L'enseignement social de l’Église vise à apporter des réponses à la question : comment l’Évangile s’incarne-t-il dans notre monde et dans notre condition humaine ? Le texte le plus ancien remonte à 1891, quand Léon XIII a pris position sur la condition des ouvriers ; le plus récent est celui sur la fraternité du pape François, "Fratelli tutti" (« Tous frères »).

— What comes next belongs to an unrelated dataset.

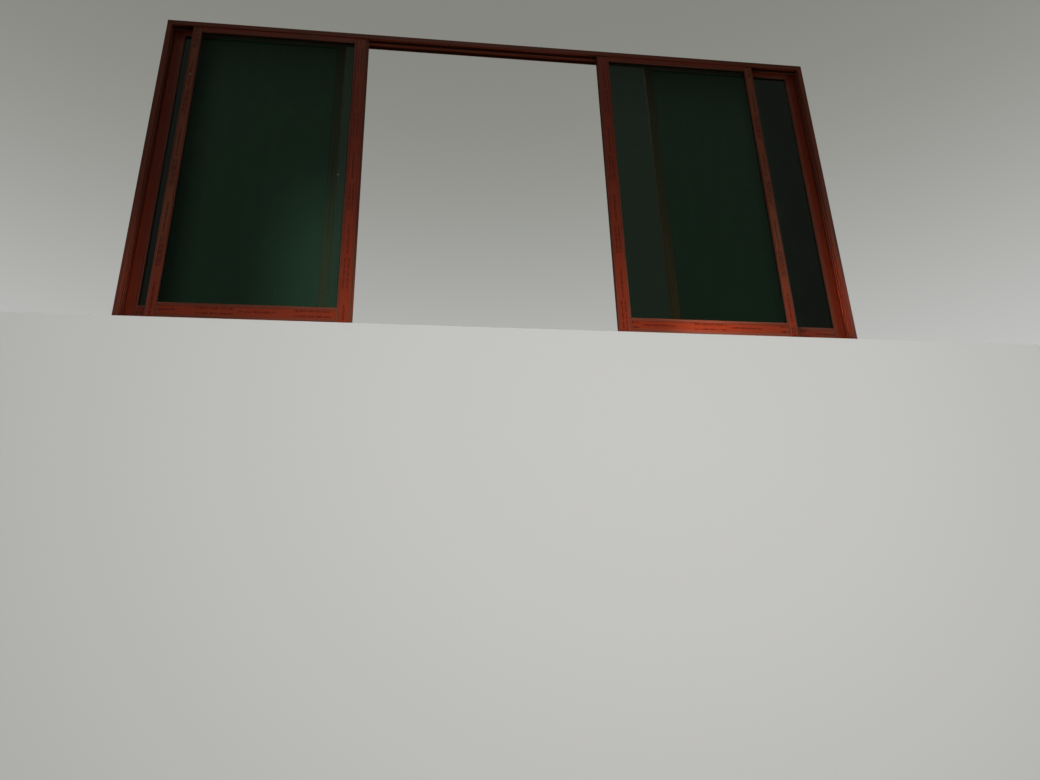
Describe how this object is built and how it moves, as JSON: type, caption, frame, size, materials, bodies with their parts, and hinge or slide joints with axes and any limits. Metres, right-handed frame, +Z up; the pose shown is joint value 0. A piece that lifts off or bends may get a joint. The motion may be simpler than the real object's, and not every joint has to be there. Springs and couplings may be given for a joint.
{
  "type": "sliding window",
  "caption": "Wide two-track sliding window in wood-tone aluminium with dark green glass, its front sashes slid open at the middle.",
  "frame": {"origin": "middle of the sill's underside, at half the frame's depth", "axes": "+X along the sill to the right as seen from the room side, +Y from the room side to the back, +Z up"},
  "size_m": [3.2, 0.07, 1.625],
  "materials": {
    "wood_tone_aluminium": "satin",
    "tinted_glass": "polished",
    "black_rubber": "matte",
    "pile_strip": "matte",
    "zinc_steel": "satin",
    "protective_film": "gloss"
  },
  "bodies": {
    "root": {"head": "wood_tone_aluminium", "sill": "wood_tone_aluminium", "left_jamb": "wood_tone_aluminium", "right_jamb": "wood_tone_aluminium", "head_pile": "pile_strip", "sill_pile": "pile_strip", "left_jamb_pile": "pile_strip", "right_jamb_pile": "pile_strip", "rear_left_lock_stile": "wood_tone_aluminium", "rear_left_interlock_stile": "wood_tone_aluminium", "rear_left_top_rail": "wood_tone_aluminium", "rear_left_bottom_rail": "wood_tone_aluminium", "rear_left_glass": "tinted_glass", "rear_left_gasket": "black_rubber", "rear_left_rollers": "zinc_steel", "rear_right_lock_stile": "wood_tone_aluminium", "rear_right_interlock_stile": "wood_tone_aluminium", "rear_right_top_rail": "wood_tone_aluminium", "rear_right_bottom_rail": "wood_tone_aluminium", "rear_right_glass": "tinted_glass", "rear_right_gasket": "black_rubber", "rear_right_rollers": "zinc_steel", "front_left_lock_stile": "wood_tone_aluminium", "front_left_interlock_stile": "wood_tone_aluminium", "front_left_top_rail": "wood_tone_aluminium", "front_left_bottom_rail": "wood_tone_aluminium", "front_left_glass": "tinted_glass", "front_left_gasket": "black_rubber", "front_left_rollers": "zinc_steel", "front_right_lock_stile": "wood_tone_aluminium", "front_right_interlock_stile": "wood_tone_aluminium", "front_right_top_rail": "wood_tone_aluminium", "front_right_bottom_rail": "wood_tone_aluminium", "front_right_glass": "tinted_glass", "front_right_gasket": "black_rubber", "front_right_rollers": "zinc_steel", "meeting_tongue": "wood_tone_aluminium"}
  },
  "joints": []
}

Dignité de la personne, responsabilité partagée, bien commun et option préférentielle pour les pauvres : ce sont les quatre piliers de l’enseignement social de l’Église, selon Bruno-Marie Duffé. L’essayiste et éditrice Clotilde Brossollet ajoute qu’un principe "transcende" ces quatre piliers, celui de la "liberté". "Ces quatre piliers permettent à tous les hommes d’être libres." Passionnée de politique, auteure de "Catholiques de tous les partis, engagez-vous !" (éd. Mame, 2021), elle rappelle que l’enseignement social de l’Église "donne des pistes" pour "mettre en place le royaume du ciel sur terre". Pour Dominique Quinio, la DSE est une "boussole" et d’une "école de discernement dans notre vie quotidienne".
Pour autant, l’enseignement social de l’Église ne suffit pas, en un sens puisqu’il fait appel à notre discernement. Ainsi, si l’on prend le principe de la dignité de la personne depuis sa conception jusqu’à la fin de vie, les catholiques peuvent être réticents à l’idée de voter pour Emmanuel Macron. Sous son mandat en effet a été votée la loi visant à renforcer le droit à l'avortement et allonger le délai légal pour avorter de 12 à 14 semaines de grossesse. D’un autre côté, l’accueil de l’étranger, qui est premier dans l’Évangile, peut inciter les catholiques à refuser de voter pour le Rassemblement national. Ainsi, que l’on vote pour Emmanuel Macron ou Marine Le Pen, "quoi qu’il arrive nous allons franchir des lignes rouges", selon Clotilde Brossollet.
Ainsi la Conférence des évêques de France l’a rappelé, il n’y a pas de candidat idéal. "C’est très important de le dire, souligne Bruno-Marie Duffé, de même qu’il n’y a pas de politique idéale." D’ailleurs, quand l’Église a tenu au cours de l’histoire un rôle politique, "ça n’a pas toujours été très heureux". Pour le théologien, il ne s’agit donc pas de vouloir "exercer le pouvoir au nom de l’Évangile" mais de "savoir comment être témoin de l’Évangile dans la vie politique". Il met en garde contre une "instrumentalisation des références à l’Évangile pour justifier une politique" et la tentation de "tenir un discours idéaliste".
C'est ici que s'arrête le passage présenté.